▶ [Task details]
Repeat the material exactly as it appears.
- - - -
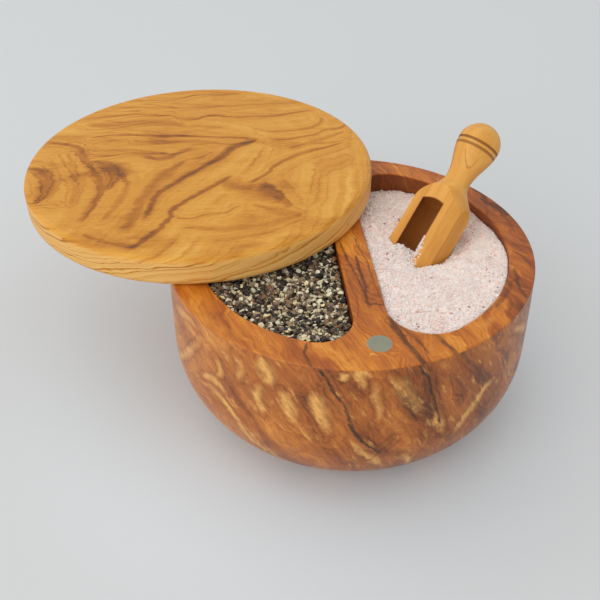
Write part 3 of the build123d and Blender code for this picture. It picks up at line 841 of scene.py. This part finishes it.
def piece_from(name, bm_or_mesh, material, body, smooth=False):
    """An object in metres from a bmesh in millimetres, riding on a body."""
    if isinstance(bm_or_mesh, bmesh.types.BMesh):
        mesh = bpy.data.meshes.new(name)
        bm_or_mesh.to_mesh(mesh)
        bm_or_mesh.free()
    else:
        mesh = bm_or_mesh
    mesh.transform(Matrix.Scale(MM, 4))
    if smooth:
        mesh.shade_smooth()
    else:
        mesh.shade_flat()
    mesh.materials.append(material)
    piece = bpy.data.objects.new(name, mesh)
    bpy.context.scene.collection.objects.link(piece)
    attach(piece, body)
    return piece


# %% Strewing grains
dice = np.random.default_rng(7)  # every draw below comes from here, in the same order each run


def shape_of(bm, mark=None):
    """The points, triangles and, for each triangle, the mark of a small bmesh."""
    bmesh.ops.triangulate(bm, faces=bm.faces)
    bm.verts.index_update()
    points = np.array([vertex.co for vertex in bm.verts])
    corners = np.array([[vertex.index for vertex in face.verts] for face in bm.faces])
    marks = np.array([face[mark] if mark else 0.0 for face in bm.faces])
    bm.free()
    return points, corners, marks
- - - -
▶ [Answer to the task]
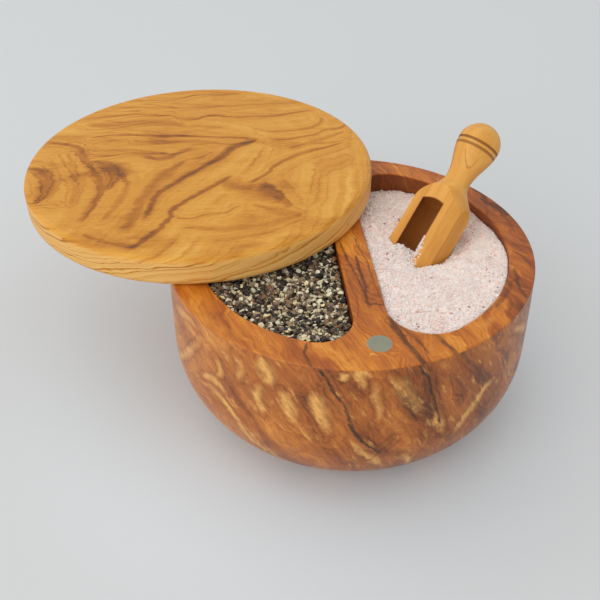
Write part 3 of the build123d and Blender code for this picture. It picks up at line 841 of scene.py. This part finishes it.
def piece_from(name, bm_or_mesh, material, body, smooth=False):
    """An object in metres from a bmesh in millimetres, riding on a body."""
    if isinstance(bm_or_mesh, bmesh.types.BMesh):
        mesh = bpy.data.meshes.new(name)
        bm_or_mesh.to_mesh(mesh)
        bm_or_mesh.free()
    else:
        mesh = bm_or_mesh
    mesh.transform(Matrix.Scale(MM, 4))
    if smooth:
        mesh.shade_smooth()
    else:
        mesh.shade_flat()
    mesh.materials.append(material)
    piece = bpy.data.objects.new(name, mesh)
    bpy.context.scene.collection.objects.link(piece)
    attach(piece, body)
    return piece


# %% Strewing grains
dice = np.random.default_rng(7)  # every draw below comes from here, in the same order each run


def shape_of(bm, mark=None):
    """The points, triangles and, for each triangle, the mark of a small bmesh."""
    bmesh.ops.triangulate(bm, faces=bm.faces)
    bm.verts.index_update()
    points = np.array([vertex.co for vertex in bm.verts])
    corners = np.array([[vertex.index for vertex in face.verts] for face in bm.faces])
    marks = np.array([face[mark] if mark else 0.0 for face in bm.faces])
    bm.free()
    return points, corners, marks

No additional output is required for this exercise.